[Lines of data]
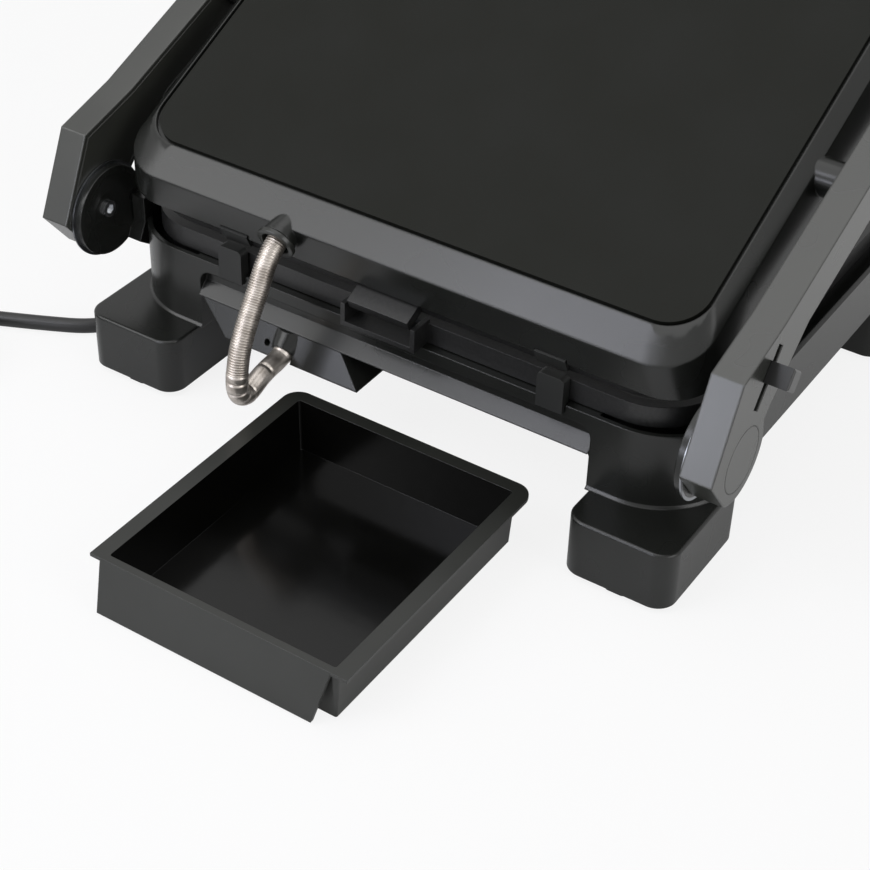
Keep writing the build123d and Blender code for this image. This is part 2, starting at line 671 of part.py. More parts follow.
def heater_pan(middle):
    """A sheet pan that holds the heating tube up against the plate."""
    floor = -2 * HEATER_RADIUS
    half, reach = HEATER_SPAN + PAN_MARGIN, HEATER_REACH + PAN_MARGIN
    pan = slab(-half, half, middle - reach, middle + reach, floor - PAN_THICK, 0, PAN_CORNER)
    half, reach = half - PAN_THICK, reach - PAN_THICK
    pan -= slab(-half, half, middle - reach, middle + reach, floor, 1, PAN_CORNER - PAN_THICK)
    for x in (-HEATER_GAP, HEATER_GAP):
        pan -= post(x, middle + HEATER_REACH, floor - 2, floor + 1, HEATER_RADIUS + 2.7)
    return pan


def make_lower_plate():
    """Lower grill plate with its spout, heater, pan and clips."""
    back, front = PLATE_BACK, PLATE_FRONT
    plate = Pos(0, 0, PLATE_TOP) * plate_casting(PLATE_HALF, front, back, PLATE_RIM_TALL)
    low = COLLAR_TOP + SPOUT_UNDER
    floor = low + SPOUT_WALL
    inner = SPOUT_HALF - SPOUT_WALL
    plate += block(-SPOUT_HALF, SPOUT_HALF, back - 1.5, SPOUT_END, low, low + SPOUT_TALL)
    plate -= block(-inner, inner, back - PLATE_RIM - 1.5, SPOUT_END + 1, floor, low + SPOUT_TALL + 1)
    keep("lower_plate", plate)
    middle = (front + PLATE_STEP_FRONT + back - PLATE_STEP) / 2
    under = Pos(0, 0, PLATE_TOP - PLATE_POCKET - PLATE_SKIN)
    keep("lower_heater", under * heater_loop(middle))
    keep("lower_reflector", under * heater_pan(middle))
    clips = []
    for x in (-CLIP_SPREAD, CLIP_SPREAD):
        clip = block(x - CLIP_WIDTH / 2, x + CLIP_WIDTH / 2, CLIP_START, CLIP_START + CLIP_THICK,
                     CLIP_LOW, CLIP_HIGH)
        clips.append(fillet(clip.edges().filter_by(Axis.Y).sort_by(Axis.Z)[-2:], CLIP_ROUND))
    keep("lower_plate_clips", *clips)


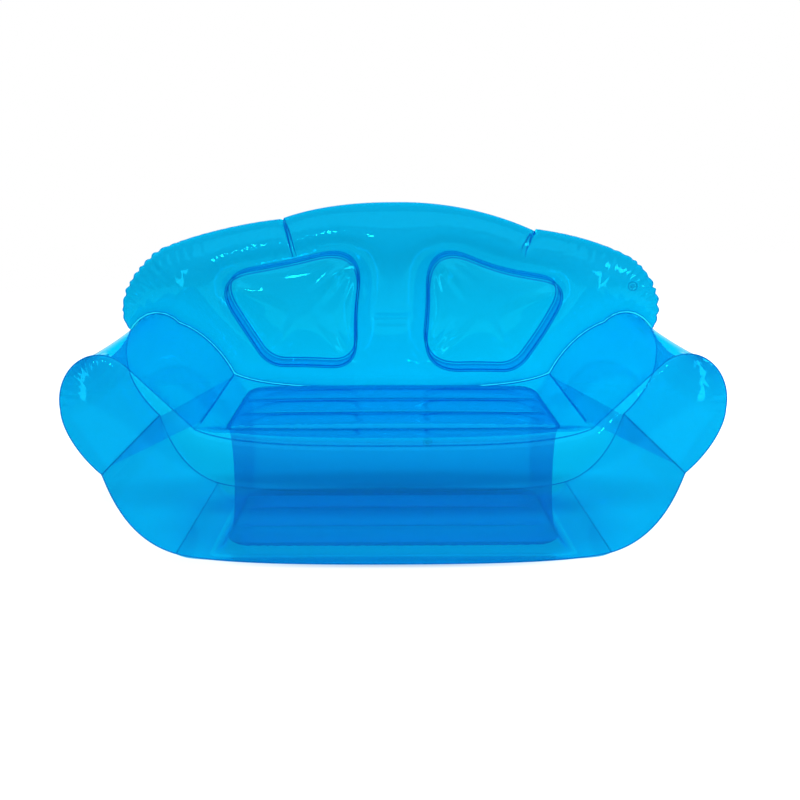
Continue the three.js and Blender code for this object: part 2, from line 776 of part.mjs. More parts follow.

WHAT NEEDS TO BE DONE |
Gather each line in these records that contains the string "More".

RESPONSE TO THE EXERCISE |
Keep writing the build123d and Blender code for this image. This is part 2, starting at line 671 of part.py. More parts follow.
Continue the three.js and Blender code for this object: part 2, from line 776 of part.mjs. More parts follow.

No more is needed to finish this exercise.